STATED EXERCISE - Give the listing below again in full, exactly as written.

DATA EXTRACT -
━━━━━━━━━━

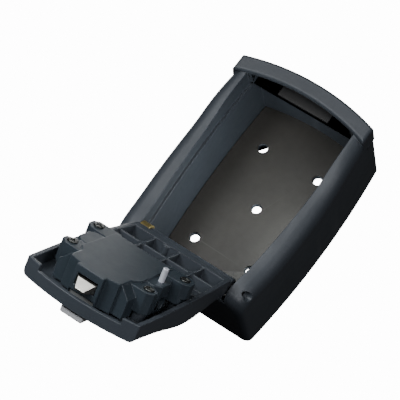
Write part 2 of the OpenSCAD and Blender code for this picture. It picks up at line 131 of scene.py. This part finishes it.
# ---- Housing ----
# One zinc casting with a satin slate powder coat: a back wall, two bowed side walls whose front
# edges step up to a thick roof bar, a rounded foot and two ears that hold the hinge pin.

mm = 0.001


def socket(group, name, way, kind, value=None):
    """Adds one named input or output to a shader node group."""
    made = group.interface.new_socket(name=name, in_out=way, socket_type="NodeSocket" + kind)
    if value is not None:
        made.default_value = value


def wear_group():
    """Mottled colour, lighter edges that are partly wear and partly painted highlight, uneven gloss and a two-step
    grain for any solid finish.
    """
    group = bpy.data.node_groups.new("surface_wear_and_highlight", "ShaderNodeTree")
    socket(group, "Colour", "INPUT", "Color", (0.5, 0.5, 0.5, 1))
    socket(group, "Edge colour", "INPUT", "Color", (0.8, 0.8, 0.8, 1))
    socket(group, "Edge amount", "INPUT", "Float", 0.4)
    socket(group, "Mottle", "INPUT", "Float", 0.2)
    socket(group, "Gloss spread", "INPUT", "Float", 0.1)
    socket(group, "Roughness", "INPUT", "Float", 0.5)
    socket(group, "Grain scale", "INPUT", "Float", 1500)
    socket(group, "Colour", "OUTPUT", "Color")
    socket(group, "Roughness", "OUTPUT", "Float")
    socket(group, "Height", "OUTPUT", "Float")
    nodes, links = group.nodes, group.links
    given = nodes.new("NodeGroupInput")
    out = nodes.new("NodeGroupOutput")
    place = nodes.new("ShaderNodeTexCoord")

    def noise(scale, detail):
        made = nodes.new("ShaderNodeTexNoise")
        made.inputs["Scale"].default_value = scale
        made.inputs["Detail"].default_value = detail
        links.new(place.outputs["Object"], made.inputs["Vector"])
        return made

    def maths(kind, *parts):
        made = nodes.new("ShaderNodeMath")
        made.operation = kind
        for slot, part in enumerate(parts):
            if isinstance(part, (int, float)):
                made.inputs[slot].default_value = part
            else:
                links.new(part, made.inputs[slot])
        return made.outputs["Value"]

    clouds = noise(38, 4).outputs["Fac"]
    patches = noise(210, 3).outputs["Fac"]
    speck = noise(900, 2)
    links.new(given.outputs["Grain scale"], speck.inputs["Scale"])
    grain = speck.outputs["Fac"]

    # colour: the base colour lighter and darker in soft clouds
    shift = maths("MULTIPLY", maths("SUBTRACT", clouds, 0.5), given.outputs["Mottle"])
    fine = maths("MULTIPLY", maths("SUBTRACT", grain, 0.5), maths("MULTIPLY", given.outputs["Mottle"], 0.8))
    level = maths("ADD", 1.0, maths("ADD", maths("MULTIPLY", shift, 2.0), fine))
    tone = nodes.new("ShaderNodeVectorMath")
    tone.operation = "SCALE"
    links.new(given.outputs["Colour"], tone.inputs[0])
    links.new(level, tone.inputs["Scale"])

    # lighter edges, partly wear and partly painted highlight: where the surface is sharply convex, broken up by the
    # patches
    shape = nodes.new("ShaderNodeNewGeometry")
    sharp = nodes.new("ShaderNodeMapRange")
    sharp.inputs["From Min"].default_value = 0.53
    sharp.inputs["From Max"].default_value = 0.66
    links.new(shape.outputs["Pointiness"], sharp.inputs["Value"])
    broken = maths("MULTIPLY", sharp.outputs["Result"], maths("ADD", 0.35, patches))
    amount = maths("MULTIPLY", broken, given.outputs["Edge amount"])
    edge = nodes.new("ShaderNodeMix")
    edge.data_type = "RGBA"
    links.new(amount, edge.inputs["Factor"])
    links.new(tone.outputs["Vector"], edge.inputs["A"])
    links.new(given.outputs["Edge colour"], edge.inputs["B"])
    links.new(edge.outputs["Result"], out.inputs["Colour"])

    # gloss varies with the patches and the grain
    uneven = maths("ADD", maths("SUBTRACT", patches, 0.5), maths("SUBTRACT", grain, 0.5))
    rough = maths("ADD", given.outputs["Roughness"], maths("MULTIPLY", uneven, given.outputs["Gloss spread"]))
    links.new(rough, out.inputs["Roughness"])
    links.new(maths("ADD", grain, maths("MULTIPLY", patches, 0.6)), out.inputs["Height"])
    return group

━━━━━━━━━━

SOLUTION TO THIS EXERCISE -
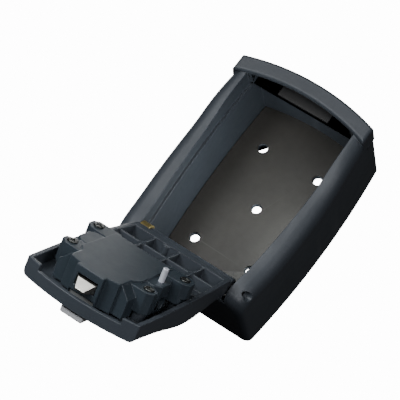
Write part 2 of the OpenSCAD and Blender code for this picture. It picks up at line 131 of scene.py. This part finishes it.
# ---- Housing ----
# One zinc casting with a satin slate powder coat: a back wall, two bowed side walls whose front
# edges step up to a thick roof bar, a rounded foot and two ears that hold the hinge pin.

mm = 0.001


def socket(group, name, way, kind, value=None):
    """Adds one named input or output to a shader node group."""
    made = group.interface.new_socket(name=name, in_out=way, socket_type="NodeSocket" + kind)
    if value is not None:
        made.default_value = value


def wear_group():
    """Mottled colour, lighter edges that are partly wear and partly painted highlight, uneven gloss and a two-step
    grain for any solid finish.
    """
    group = bpy.data.node_groups.new("surface_wear_and_highlight", "ShaderNodeTree")
    socket(group, "Colour", "INPUT", "Color", (0.5, 0.5, 0.5, 1))
    socket(group, "Edge colour", "INPUT", "Color", (0.8, 0.8, 0.8, 1))
    socket(group, "Edge amount", "INPUT", "Float", 0.4)
    socket(group, "Mottle", "INPUT", "Float", 0.2)
    socket(group, "Gloss spread", "INPUT", "Float", 0.1)
    socket(group, "Roughness", "INPUT", "Float", 0.5)
    socket(group, "Grain scale", "INPUT", "Float", 1500)
    socket(group, "Colour", "OUTPUT", "Color")
    socket(group, "Roughness", "OUTPUT", "Float")
    socket(group, "Height", "OUTPUT", "Float")
    nodes, links = group.nodes, group.links
    given = nodes.new("NodeGroupInput")
    out = nodes.new("NodeGroupOutput")
    place = nodes.new("ShaderNodeTexCoord")

    def noise(scale, detail):
        made = nodes.new("ShaderNodeTexNoise")
        made.inputs["Scale"].default_value = scale
        made.inputs["Detail"].default_value = detail
        links.new(place.outputs["Object"], made.inputs["Vector"])
        return made

    def maths(kind, *parts):
        made = nodes.new("ShaderNodeMath")
        made.operation = kind
        for slot, part in enumerate(parts):
            if isinstance(part, (int, float)):
                made.inputs[slot].default_value = part
            else:
                links.new(part, made.inputs[slot])
        return made.outputs["Value"]

    clouds = noise(38, 4).outputs["Fac"]
    patches = noise(210, 3).outputs["Fac"]
    speck = noise(900, 2)
    links.new(given.outputs["Grain scale"], speck.inputs["Scale"])
    grain = speck.outputs["Fac"]

    # colour: the base colour lighter and darker in soft clouds
    shift = maths("MULTIPLY", maths("SUBTRACT", clouds, 0.5), given.outputs["Mottle"])
    fine = maths("MULTIPLY", maths("SUBTRACT", grain, 0.5), maths("MULTIPLY", given.outputs["Mottle"], 0.8))
    level = maths("ADD", 1.0, maths("ADD", maths("MULTIPLY", shift, 2.0), fine))
    tone = nodes.new("ShaderNodeVectorMath")
    tone.operation = "SCALE"
    links.new(given.outputs["Colour"], tone.inputs[0])
    links.new(level, tone.inputs["Scale"])

    # lighter edges, partly wear and partly painted highlight: where the surface is sharply convex, broken up by the
    # patches
    shape = nodes.new("ShaderNodeNewGeometry")
    sharp = nodes.new("ShaderNodeMapRange")
    sharp.inputs["From Min"].default_value = 0.53
    sharp.inputs["From Max"].default_value = 0.66
    links.new(shape.outputs["Pointiness"], sharp.inputs["Value"])
    broken = maths("MULTIPLY", sharp.outputs["Result"], maths("ADD", 0.35, patches))
    amount = maths("MULTIPLY", broken, given.outputs["Edge amount"])
    edge = nodes.new("ShaderNodeMix")
    edge.data_type = "RGBA"
    links.new(amount, edge.inputs["Factor"])
    links.new(tone.outputs["Vector"], edge.inputs["A"])
    links.new(given.outputs["Edge colour"], edge.inputs["B"])
    links.new(edge.outputs["Result"], out.inputs["Colour"])

    # gloss varies with the patches and the grain
    uneven = maths("ADD", maths("SUBTRACT", patches, 0.5), maths("SUBTRACT", grain, 0.5))
    rough = maths("ADD", given.outputs["Roughness"], maths("MULTIPLY", uneven, given.outputs["Gloss spread"]))
    links.new(rough, out.inputs["Roughness"])
    links.new(maths("ADD", grain, maths("MULTIPLY", patches, 0.6)), out.inputs["Height"])
    return group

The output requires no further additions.